In the first part of th project, we tried to find out the **best countries to advertise in**. We analyzed the results of a survey conducted by freeCodeCamp. After verifying whether the dataset contained relevant data for our goal or not by **checking if the job interests of survey takers match the products sold by the company** (an e-learning company specialized in web-design, game developing, programming, data science and etc), we found out the countries with the highest density of survey takers. 

The countries with the highest number of survey takers are: **"United States, India, United Kingdom, Canada, Brazil, Germany, Poland, Russia, Australia and France".**

Then we checked in what countries survey takers spend the most on learning. For this analysis, we considered only the countries mentioned above. Specially interesting were the results in **Australia, Poland and Russia**, where, in spite of the small number of survey takers, the average amount spent by survey takers was very high.

At this point, it was clear that **one of the markets for advertisement should be the United States**, because of the high number both of survey takers and amount spent for learning.

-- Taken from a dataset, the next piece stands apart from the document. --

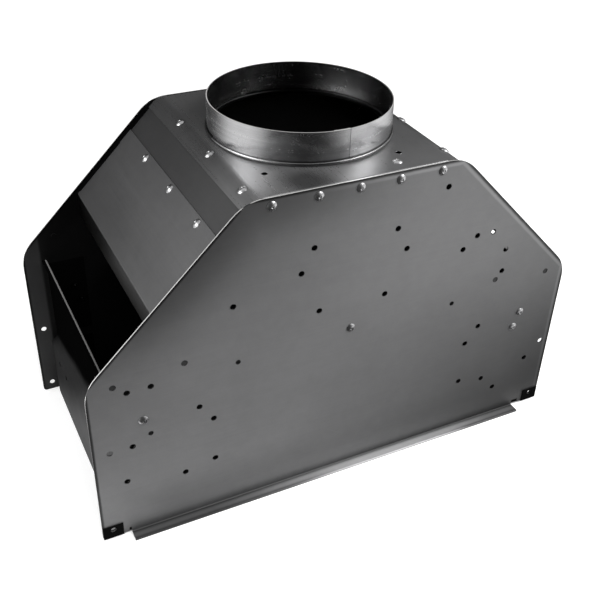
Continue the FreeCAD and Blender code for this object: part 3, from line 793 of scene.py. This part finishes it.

Nevertheless, we'd **recommend sending the results of this analysis to the marketing specialist** so they can participate on the decision making, since there are many variables to consider, for example, the **language spoken** in each country or the GDP and **other measures of social development**.

Finally, to help decision making and summarize information, we created an **interactive map** showing the number of survey takers in each country, as well as the most common events, podcasts, resources and youtube channels in the top countries.